Members can receive a garden bed by volunteering and paying a small insurance fee
There are still beds available for new members at the Burns Lake Community Garden

The Burns Lake Community Garden started planting for the 2024 season on Tuesday, May 14. Despite a short growing season, the northern region receives plenty of sun in the summer months.

Susan Russell is a board member with the community garden. She said members meet on the first night at the garden, located behind the Catholic church in Burn’s Lake, to do maintenance and choose their beds for the season.
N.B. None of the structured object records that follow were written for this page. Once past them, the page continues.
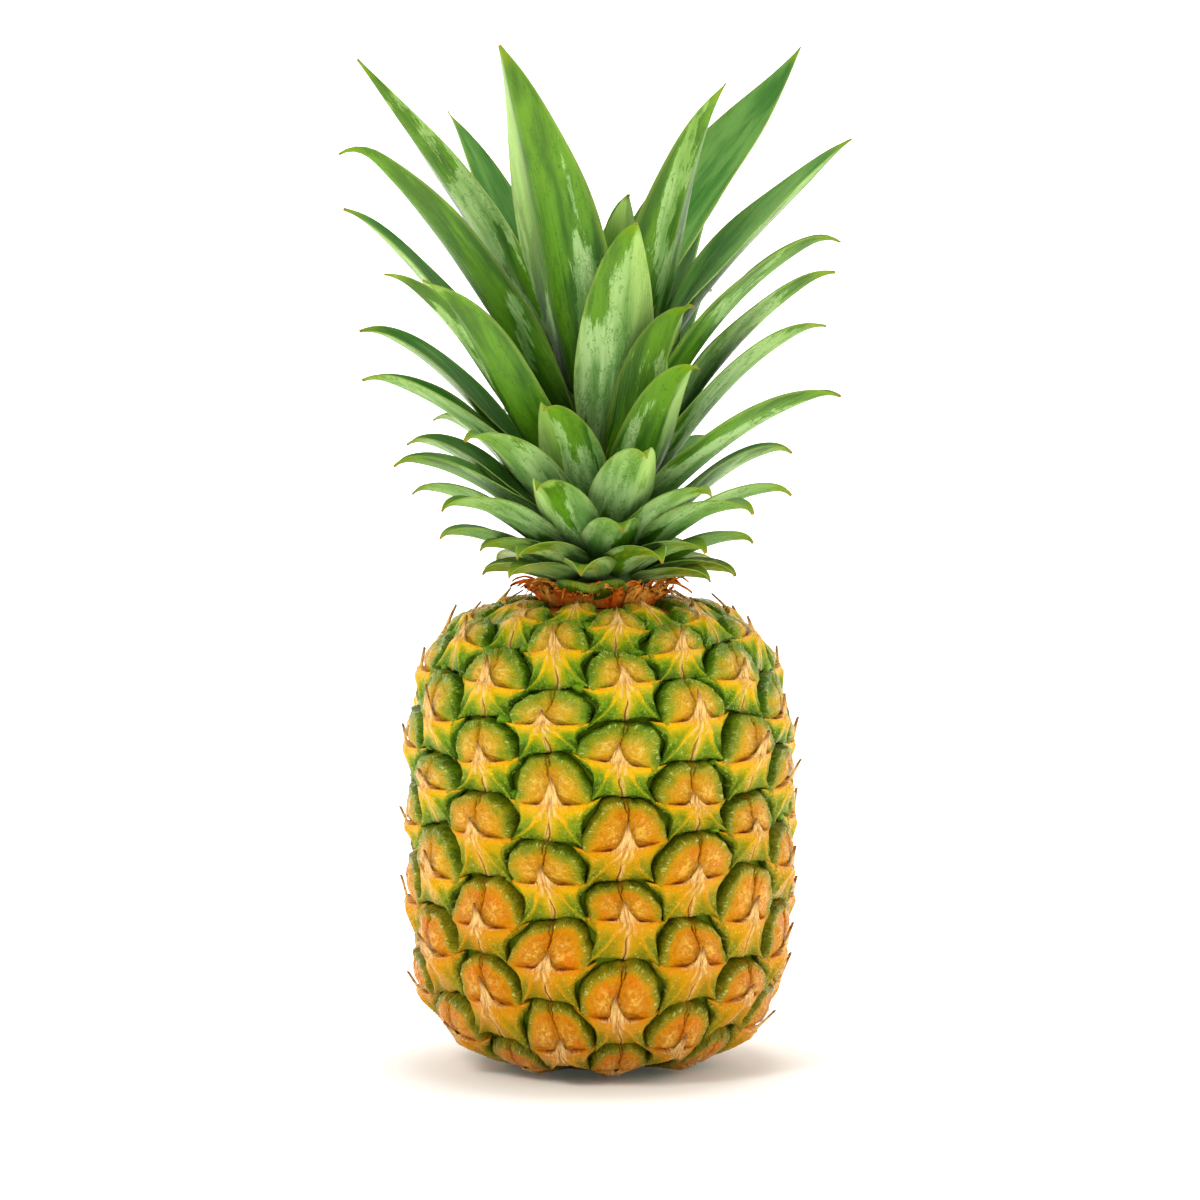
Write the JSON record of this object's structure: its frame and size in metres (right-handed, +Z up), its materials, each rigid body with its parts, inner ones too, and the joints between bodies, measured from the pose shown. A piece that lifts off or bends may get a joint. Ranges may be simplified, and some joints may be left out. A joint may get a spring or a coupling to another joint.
{
  "type": "pineapple",
  "caption": "Whole ripe pineapple standing on its base, with domed eyes under spiky bracts, a collar of dried bracts and a tall leafy crown.",
  "frame": {"origin": "centre of the flat stalk scar that the fruit stands on", "axes": "+Z up along the axis of the fruit towards the crown, -Y towards the front"},
  "size_m": [0.1568, 0.1241, 0.3174],
  "materials": {
    "rind": "waxy golden rind with green borders",
    "dry_bract": "dry and fibrous",
    "stem_leaf": "waxy green",
    "leaf": "pale wax bloom over green"
  },
  "bodies": {
    "root": {"crown_stem": "stem_leaf", "dry_bract_collar": "dry_bract", "fruit": "rind", "leaf_back_01": "leaf", "leaf_back_02": "leaf", "leaf_back_03": "leaf", "leaf_back_04": "leaf", "leaf_back_05": "leaf", "leaf_back_06": "leaf", "leaf_back_07": "leaf", "leaf_back_08": "leaf", "leaf_back_09": "leaf", "leaf_back_10": "leaf", "leaf_back_11": "leaf", "leaf_front_01": "leaf", "leaf_front_02": "leaf", "leaf_front_03": "leaf", "leaf_front_04": "leaf", "leaf_front_05": "leaf", "leaf_front_06": "leaf", "leaf_front_07": "leaf", "leaf_left_01": "leaf", "leaf_left_02": "leaf", "leaf_left_03": "leaf", "leaf_left_04": "leaf", "leaf_left_05": "leaf", "leaf_left_06": "leaf", "leaf_left_07": "leaf", "leaf_left_08": "leaf", "leaf_left_09": "leaf", "leaf_left_10": "leaf", "leaf_left_11": "leaf", "leaf_left_12": "leaf", "leaf_left_13": "leaf", "leaf_left_14": "leaf", "leaf_left_15": "leaf", "leaf_left_16": "leaf", "leaf_right_01": "leaf", "leaf_right_02": "leaf", "leaf_right_03": "leaf", "leaf_right_04": "leaf", "leaf_right_05": "leaf", "leaf_right_06": "leaf", "leaf_right_07": "leaf", "leaf_right_08": "leaf", "leaf_right_09": "leaf", "leaf_right_10": "leaf", "leaf_right_11": "leaf"}
  },
  "joints": []
}
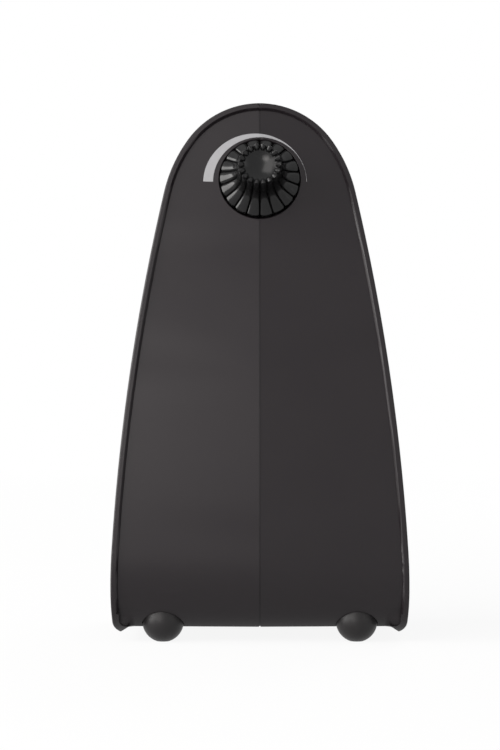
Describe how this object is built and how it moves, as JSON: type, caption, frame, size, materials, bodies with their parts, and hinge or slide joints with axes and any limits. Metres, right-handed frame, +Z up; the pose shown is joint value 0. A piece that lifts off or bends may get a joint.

The Burns Lake Community Forest provides funding to help the garden cover maintenance costs.

“We’re going to have our first work bee,” Russell said. “Members are to put in four hours of work in exchange for gardening there.”

Outside of the six “work bee” evenings, members are free to work their garden beds however they like.

In addition to the volunteer hours, members pay a $20 insurance fee to participate in the program.

“We also learn about different kinds of gardening and share gardening tips,” Russell said.

At the beginning of the season, Russell said people work the soil and prepare the greenhouses and outside beds, but this year people are putting in potatoes and garlic because of the early spring.

There are 16 greenhouse beds, eight in-ground beds, and more than 20 raised beds in the Burns Lake Community Garden. Returning members are given the same garden plots they had in previous years. New members can fill out an application on the community garden website and pay the insurance fee.

“We still have a couple of beds left so people can still join,” Russell said.

Members are asked to adhere to community garden guidelines and participate in six work days during the first six weeks of the season, in addition to one work day in the fall.

“We normally have a potluck to enjoy some harvest, as well,” Russell said.

Russell said there’s been increased interest in the community garden with the high cost of groceries.

“There’s a lot of local information about when it’s best to plant,” Russell said. “If you’re not sure how to garden you can learn at the work bees and get some tips from some of the master gardeners.”